Data records:
________________________

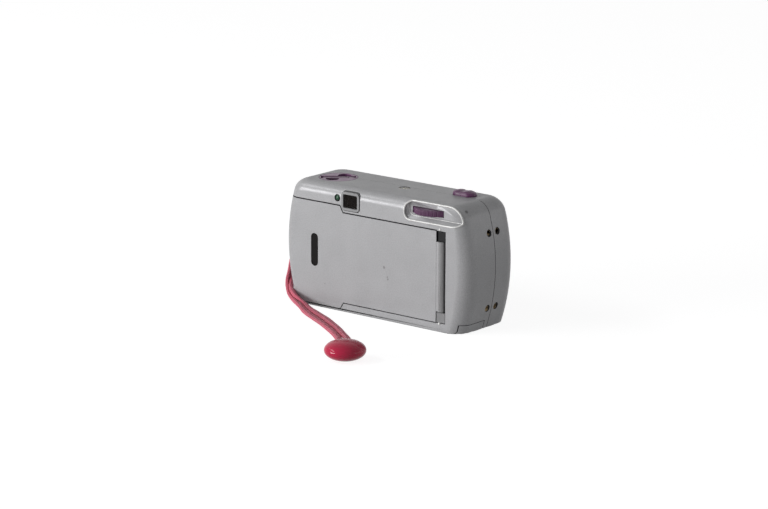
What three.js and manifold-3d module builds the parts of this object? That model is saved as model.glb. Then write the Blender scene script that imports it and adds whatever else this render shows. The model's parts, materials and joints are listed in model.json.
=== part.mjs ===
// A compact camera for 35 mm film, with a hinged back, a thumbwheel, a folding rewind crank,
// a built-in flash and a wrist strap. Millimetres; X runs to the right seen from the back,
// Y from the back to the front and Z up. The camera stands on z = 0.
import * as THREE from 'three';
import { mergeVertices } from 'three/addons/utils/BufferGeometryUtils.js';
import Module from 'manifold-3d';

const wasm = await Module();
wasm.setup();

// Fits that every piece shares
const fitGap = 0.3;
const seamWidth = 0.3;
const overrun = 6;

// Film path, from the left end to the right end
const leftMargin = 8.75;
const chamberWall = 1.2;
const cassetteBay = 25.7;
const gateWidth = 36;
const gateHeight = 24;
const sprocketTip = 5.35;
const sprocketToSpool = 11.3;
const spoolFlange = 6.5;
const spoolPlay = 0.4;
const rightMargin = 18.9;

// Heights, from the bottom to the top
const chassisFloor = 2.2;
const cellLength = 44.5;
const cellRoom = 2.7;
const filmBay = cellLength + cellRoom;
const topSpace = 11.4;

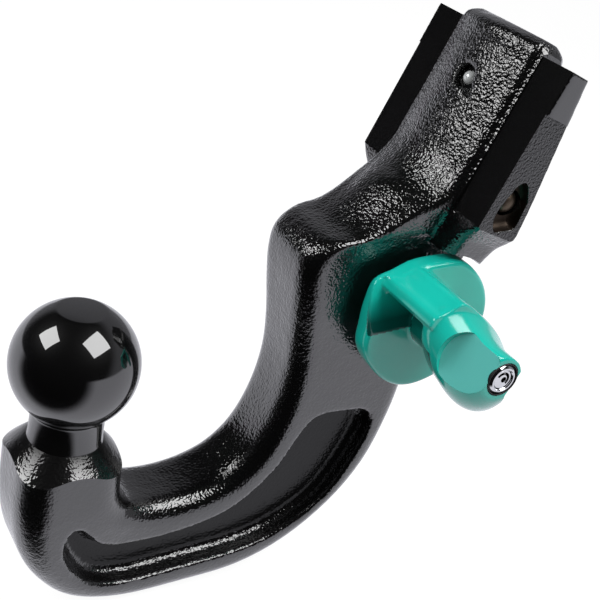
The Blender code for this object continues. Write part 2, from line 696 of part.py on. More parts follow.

________________________

Your task> Each line from the top of the material above through the line with "const rightMargin = 18.9;" must be echoed exactly, and no other line.

Written response>
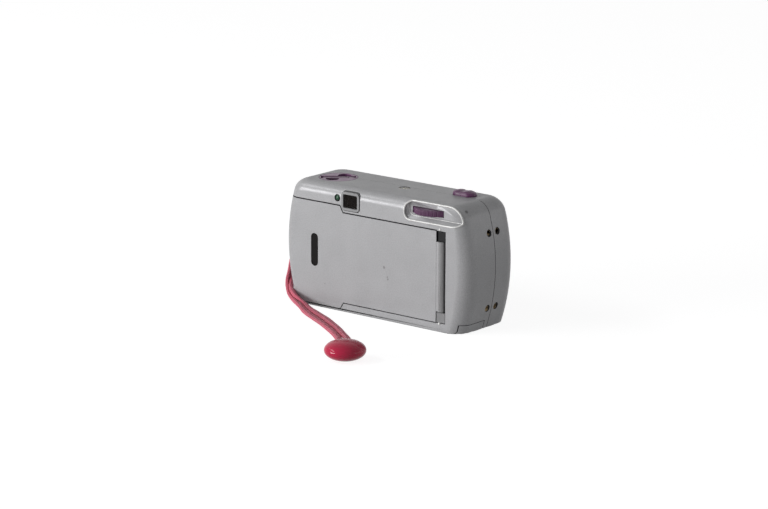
What three.js and manifold-3d module builds the parts of this object? That model is saved as model.glb. Then write the Blender scene script that imports it and adds whatever else this render shows. The model's parts, materials and joints are listed in model.json.
=== part.mjs ===
// A compact camera for 35 mm film, with a hinged back, a thumbwheel, a folding rewind crank,
// a built-in flash and a wrist strap. Millimetres; X runs to the right seen from the back,
// Y from the back to the front and Z up. The camera stands on z = 0.
import * as THREE from 'three';
import { mergeVertices } from 'three/addons/utils/BufferGeometryUtils.js';
import Module from 'manifold-3d';

const wasm = await Module();
wasm.setup();

// Fits that every piece shares
const fitGap = 0.3;
const seamWidth = 0.3;
const overrun = 6;

// Film path, from the left end to the right end
const leftMargin = 8.75;
const chamberWall = 1.2;
const cassetteBay = 25.7;
const gateWidth = 36;
const gateHeight = 24;
const sprocketTip = 5.35;
const sprocketToSpool = 11.3;
const spoolFlange = 6.5;
const spoolPlay = 0.4;
const rightMargin = 18.9;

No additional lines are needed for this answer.